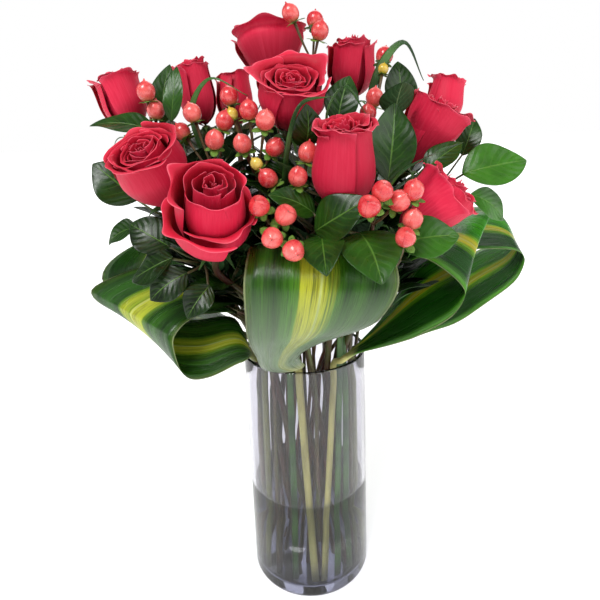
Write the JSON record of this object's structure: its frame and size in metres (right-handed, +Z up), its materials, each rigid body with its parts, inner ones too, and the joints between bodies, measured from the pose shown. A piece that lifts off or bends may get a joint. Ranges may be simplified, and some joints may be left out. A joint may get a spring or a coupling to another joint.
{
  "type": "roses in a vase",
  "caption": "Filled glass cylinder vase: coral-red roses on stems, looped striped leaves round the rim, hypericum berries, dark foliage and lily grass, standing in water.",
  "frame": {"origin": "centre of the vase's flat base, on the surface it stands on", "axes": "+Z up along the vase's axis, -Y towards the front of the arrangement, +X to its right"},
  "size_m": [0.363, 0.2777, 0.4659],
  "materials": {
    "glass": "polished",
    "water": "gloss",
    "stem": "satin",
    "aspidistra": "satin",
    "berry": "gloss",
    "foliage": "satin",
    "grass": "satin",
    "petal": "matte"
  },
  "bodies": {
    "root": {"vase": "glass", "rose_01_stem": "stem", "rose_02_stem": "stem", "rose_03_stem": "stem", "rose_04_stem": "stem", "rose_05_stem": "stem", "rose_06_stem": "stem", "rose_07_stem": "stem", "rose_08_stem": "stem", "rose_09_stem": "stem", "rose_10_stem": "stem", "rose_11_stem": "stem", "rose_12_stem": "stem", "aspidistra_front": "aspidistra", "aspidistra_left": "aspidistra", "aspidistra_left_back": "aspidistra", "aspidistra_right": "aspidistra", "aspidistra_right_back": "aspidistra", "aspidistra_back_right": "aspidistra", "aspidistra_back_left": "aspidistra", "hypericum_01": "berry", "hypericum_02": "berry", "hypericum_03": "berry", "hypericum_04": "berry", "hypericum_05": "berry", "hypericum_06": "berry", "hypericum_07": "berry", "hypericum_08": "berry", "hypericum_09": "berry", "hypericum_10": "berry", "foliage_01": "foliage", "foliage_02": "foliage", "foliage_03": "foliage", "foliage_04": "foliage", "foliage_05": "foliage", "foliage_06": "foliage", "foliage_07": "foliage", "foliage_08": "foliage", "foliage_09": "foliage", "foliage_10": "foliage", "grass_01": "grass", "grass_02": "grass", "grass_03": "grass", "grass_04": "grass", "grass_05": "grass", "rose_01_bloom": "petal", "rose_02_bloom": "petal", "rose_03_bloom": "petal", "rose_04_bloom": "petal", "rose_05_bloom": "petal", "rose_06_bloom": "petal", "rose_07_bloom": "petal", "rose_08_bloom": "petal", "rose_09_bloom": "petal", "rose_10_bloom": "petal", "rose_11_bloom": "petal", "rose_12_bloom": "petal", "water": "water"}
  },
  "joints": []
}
--
Stated task -> Repeat the material above exactly.

Complete output ->
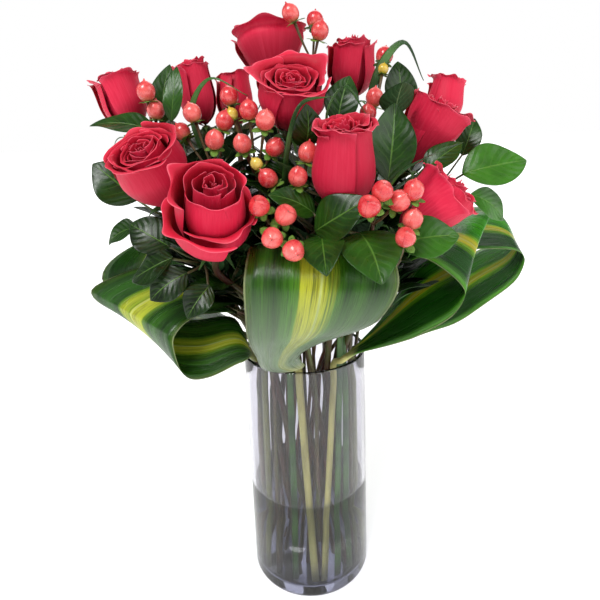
Write the JSON record of this object's structure: its frame and size in metres (right-handed, +Z up), its materials, each rigid body with its parts, inner ones too, and the joints between bodies, measured from the pose shown. A piece that lifts off or bends may get a joint. Ranges may be simplified, and some joints may be left out. A joint may get a spring or a coupling to another joint.
{
  "type": "roses in a vase",
  "caption": "Filled glass cylinder vase: coral-red roses on stems, looped striped leaves round the rim, hypericum berries, dark foliage and lily grass, standing in water.",
  "frame": {"origin": "centre of the vase's flat base, on the surface it stands on", "axes": "+Z up along the vase's axis, -Y towards the front of the arrangement, +X to its right"},
  "size_m": [0.363, 0.2777, 0.4659],
  "materials": {
    "glass": "polished",
    "water": "gloss",
    "stem": "satin",
    "aspidistra": "satin",
    "berry": "gloss",
    "foliage": "satin",
    "grass": "satin",
    "petal": "matte"
  },
  "bodies": {
    "root": {"vase": "glass", "rose_01_stem": "stem", "rose_02_stem": "stem", "rose_03_stem": "stem", "rose_04_stem": "stem", "rose_05_stem": "stem", "rose_06_stem": "stem", "rose_07_stem": "stem", "rose_08_stem": "stem", "rose_09_stem": "stem", "rose_10_stem": "stem", "rose_11_stem": "stem", "rose_12_stem": "stem", "aspidistra_front": "aspidistra", "aspidistra_left": "aspidistra", "aspidistra_left_back": "aspidistra", "aspidistra_right": "aspidistra", "aspidistra_right_back": "aspidistra", "aspidistra_back_right": "aspidistra", "aspidistra_back_left": "aspidistra", "hypericum_01": "berry", "hypericum_02": "berry", "hypericum_03": "berry", "hypericum_04": "berry", "hypericum_05": "berry", "hypericum_06": "berry", "hypericum_07": "berry", "hypericum_08": "berry", "hypericum_09": "berry", "hypericum_10": "berry", "foliage_01": "foliage", "foliage_02": "foliage", "foliage_03": "foliage", "foliage_04": "foliage", "foliage_05": "foliage", "foliage_06": "foliage", "foliage_07": "foliage", "foliage_08": "foliage", "foliage_09": "foliage", "foliage_10": "foliage", "grass_01": "grass", "grass_02": "grass", "grass_03": "grass", "grass_04": "grass", "grass_05": "grass", "rose_01_bloom": "petal", "rose_02_bloom": "petal", "rose_03_bloom": "petal", "rose_04_bloom": "petal", "rose_05_bloom": "petal", "rose_06_bloom": "petal", "rose_07_bloom": "petal", "rose_08_bloom": "petal", "rose_09_bloom": "petal", "rose_10_bloom": "petal", "rose_11_bloom": "petal", "rose_12_bloom": "petal", "water": "water"}
  },
  "joints": []
}